- What you will do -
Output all lines exactly, with nothing added or dropped.

○ ○ ○

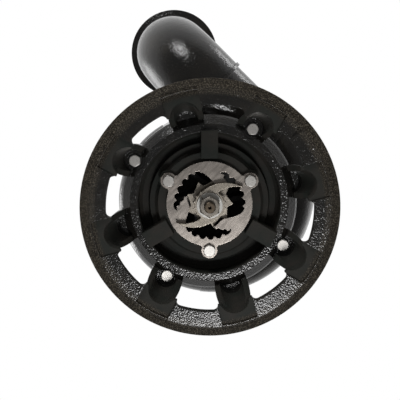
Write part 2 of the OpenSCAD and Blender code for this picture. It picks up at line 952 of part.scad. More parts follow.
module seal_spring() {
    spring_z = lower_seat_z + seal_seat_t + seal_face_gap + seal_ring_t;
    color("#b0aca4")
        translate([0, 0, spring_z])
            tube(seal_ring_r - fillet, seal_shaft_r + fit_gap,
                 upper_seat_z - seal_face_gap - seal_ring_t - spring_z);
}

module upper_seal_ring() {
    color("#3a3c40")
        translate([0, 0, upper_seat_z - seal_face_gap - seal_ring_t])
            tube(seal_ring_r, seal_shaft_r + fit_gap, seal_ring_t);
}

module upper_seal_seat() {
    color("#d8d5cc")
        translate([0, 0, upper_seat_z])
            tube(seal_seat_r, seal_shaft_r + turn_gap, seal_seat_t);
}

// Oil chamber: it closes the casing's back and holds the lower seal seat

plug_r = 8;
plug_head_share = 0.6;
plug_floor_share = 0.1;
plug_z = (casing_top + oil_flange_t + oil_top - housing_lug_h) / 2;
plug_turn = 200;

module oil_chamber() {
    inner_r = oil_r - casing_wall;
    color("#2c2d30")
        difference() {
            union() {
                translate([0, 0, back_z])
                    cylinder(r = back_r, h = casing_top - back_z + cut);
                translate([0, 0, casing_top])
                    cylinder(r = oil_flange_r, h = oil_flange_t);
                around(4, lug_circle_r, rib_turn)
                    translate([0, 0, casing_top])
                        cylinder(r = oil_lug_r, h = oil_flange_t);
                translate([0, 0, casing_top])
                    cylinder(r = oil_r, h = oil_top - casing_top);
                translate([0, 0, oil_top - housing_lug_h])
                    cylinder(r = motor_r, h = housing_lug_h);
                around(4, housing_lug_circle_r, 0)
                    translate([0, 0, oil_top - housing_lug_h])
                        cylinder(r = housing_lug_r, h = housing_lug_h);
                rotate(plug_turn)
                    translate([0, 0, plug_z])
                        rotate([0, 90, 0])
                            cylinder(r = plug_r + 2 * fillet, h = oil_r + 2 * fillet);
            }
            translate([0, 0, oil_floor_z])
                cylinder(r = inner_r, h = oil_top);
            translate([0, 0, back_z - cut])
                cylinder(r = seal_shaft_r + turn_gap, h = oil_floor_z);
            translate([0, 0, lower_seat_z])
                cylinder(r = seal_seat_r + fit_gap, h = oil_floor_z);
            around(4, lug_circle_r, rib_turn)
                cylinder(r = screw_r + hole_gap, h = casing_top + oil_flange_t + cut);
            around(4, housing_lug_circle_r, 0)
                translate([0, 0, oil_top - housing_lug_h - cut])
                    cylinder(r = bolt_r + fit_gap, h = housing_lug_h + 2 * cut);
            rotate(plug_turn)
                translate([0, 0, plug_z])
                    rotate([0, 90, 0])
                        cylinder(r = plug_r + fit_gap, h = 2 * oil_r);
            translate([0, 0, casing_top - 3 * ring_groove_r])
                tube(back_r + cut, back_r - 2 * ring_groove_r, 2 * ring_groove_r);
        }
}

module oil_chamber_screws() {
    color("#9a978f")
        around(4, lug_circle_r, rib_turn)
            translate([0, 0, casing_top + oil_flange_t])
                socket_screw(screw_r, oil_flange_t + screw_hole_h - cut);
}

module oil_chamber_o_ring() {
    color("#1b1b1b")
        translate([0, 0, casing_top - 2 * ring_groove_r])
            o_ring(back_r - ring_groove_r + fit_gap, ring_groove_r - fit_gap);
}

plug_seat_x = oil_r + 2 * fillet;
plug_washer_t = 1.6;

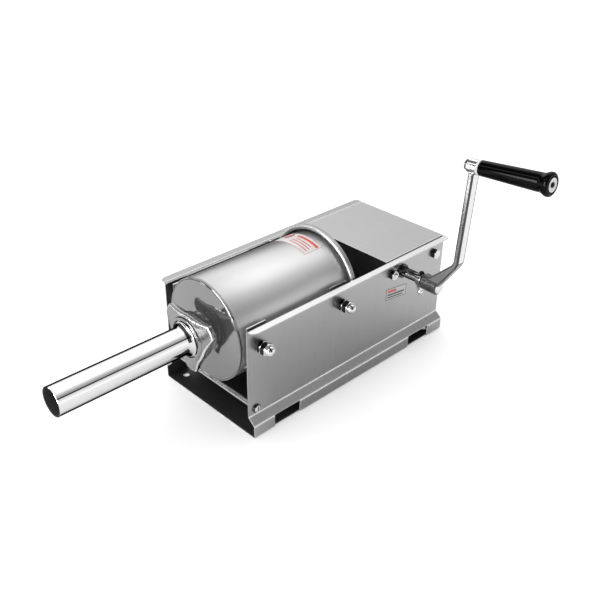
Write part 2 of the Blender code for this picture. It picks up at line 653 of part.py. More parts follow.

○ ○ ○

- Written reply -
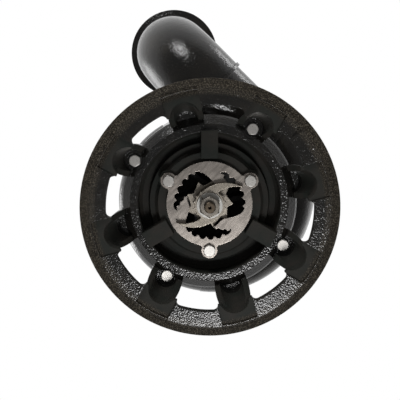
Write part 2 of the OpenSCAD and Blender code for this picture. It picks up at line 952 of part.scad. More parts follow.
module seal_spring() {
    spring_z = lower_seat_z + seal_seat_t + seal_face_gap + seal_ring_t;
    color("#b0aca4")
        translate([0, 0, spring_z])
            tube(seal_ring_r - fillet, seal_shaft_r + fit_gap,
                 upper_seat_z - seal_face_gap - seal_ring_t - spring_z);
}

module upper_seal_ring() {
    color("#3a3c40")
        translate([0, 0, upper_seat_z - seal_face_gap - seal_ring_t])
            tube(seal_ring_r, seal_shaft_r + fit_gap, seal_ring_t);
}

module upper_seal_seat() {
    color("#d8d5cc")
        translate([0, 0, upper_seat_z])
            tube(seal_seat_r, seal_shaft_r + turn_gap, seal_seat_t);
}

// Oil chamber: it closes the casing's back and holds the lower seal seat

plug_r = 8;
plug_head_share = 0.6;
plug_floor_share = 0.1;
plug_z = (casing_top + oil_flange_t + oil_top - housing_lug_h) / 2;
plug_turn = 200;

module oil_chamber() {
    inner_r = oil_r - casing_wall;
    color("#2c2d30")
        difference() {
            union() {
                translate([0, 0, back_z])
                    cylinder(r = back_r, h = casing_top - back_z + cut);
                translate([0, 0, casing_top])
                    cylinder(r = oil_flange_r, h = oil_flange_t);
                around(4, lug_circle_r, rib_turn)
                    translate([0, 0, casing_top])
                        cylinder(r = oil_lug_r, h = oil_flange_t);
                translate([0, 0, casing_top])
                    cylinder(r = oil_r, h = oil_top - casing_top);
                translate([0, 0, oil_top - housing_lug_h])
                    cylinder(r = motor_r, h = housing_lug_h);
                around(4, housing_lug_circle_r, 0)
                    translate([0, 0, oil_top - housing_lug_h])
                        cylinder(r = housing_lug_r, h = housing_lug_h);
                rotate(plug_turn)
                    translate([0, 0, plug_z])
                        rotate([0, 90, 0])
                            cylinder(r = plug_r + 2 * fillet, h = oil_r + 2 * fillet);
            }
            translate([0, 0, oil_floor_z])
                cylinder(r = inner_r, h = oil_top);
            translate([0, 0, back_z - cut])
                cylinder(r = seal_shaft_r + turn_gap, h = oil_floor_z);
            translate([0, 0, lower_seat_z])
                cylinder(r = seal_seat_r + fit_gap, h = oil_floor_z);
            around(4, lug_circle_r, rib_turn)
                cylinder(r = screw_r + hole_gap, h = casing_top + oil_flange_t + cut);
            around(4, housing_lug_circle_r, 0)
                translate([0, 0, oil_top - housing_lug_h - cut])
                    cylinder(r = bolt_r + fit_gap, h = housing_lug_h + 2 * cut);
            rotate(plug_turn)
                translate([0, 0, plug_z])
                    rotate([0, 90, 0])
                        cylinder(r = plug_r + fit_gap, h = 2 * oil_r);
            translate([0, 0, casing_top - 3 * ring_groove_r])
                tube(back_r + cut, back_r - 2 * ring_groove_r, 2 * ring_groove_r);
        }
}

module oil_chamber_screws() {
    color("#9a978f")
        around(4, lug_circle_r, rib_turn)
            translate([0, 0, casing_top + oil_flange_t])
                socket_screw(screw_r, oil_flange_t + screw_hole_h - cut);
}

module oil_chamber_o_ring() {
    color("#1b1b1b")
        translate([0, 0, casing_top - 2 * ring_groove_r])
            o_ring(back_r - ring_groove_r + fit_gap, ring_groove_r - fit_gap);
}

plug_seat_x = oil_r + 2 * fillet;
plug_washer_t = 1.6;

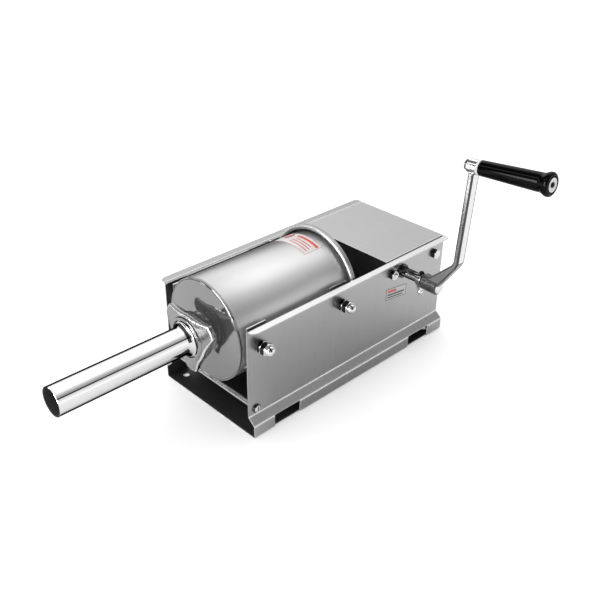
Write part 2 of the Blender code for this picture. It picks up at line 653 of part.py. More parts follow.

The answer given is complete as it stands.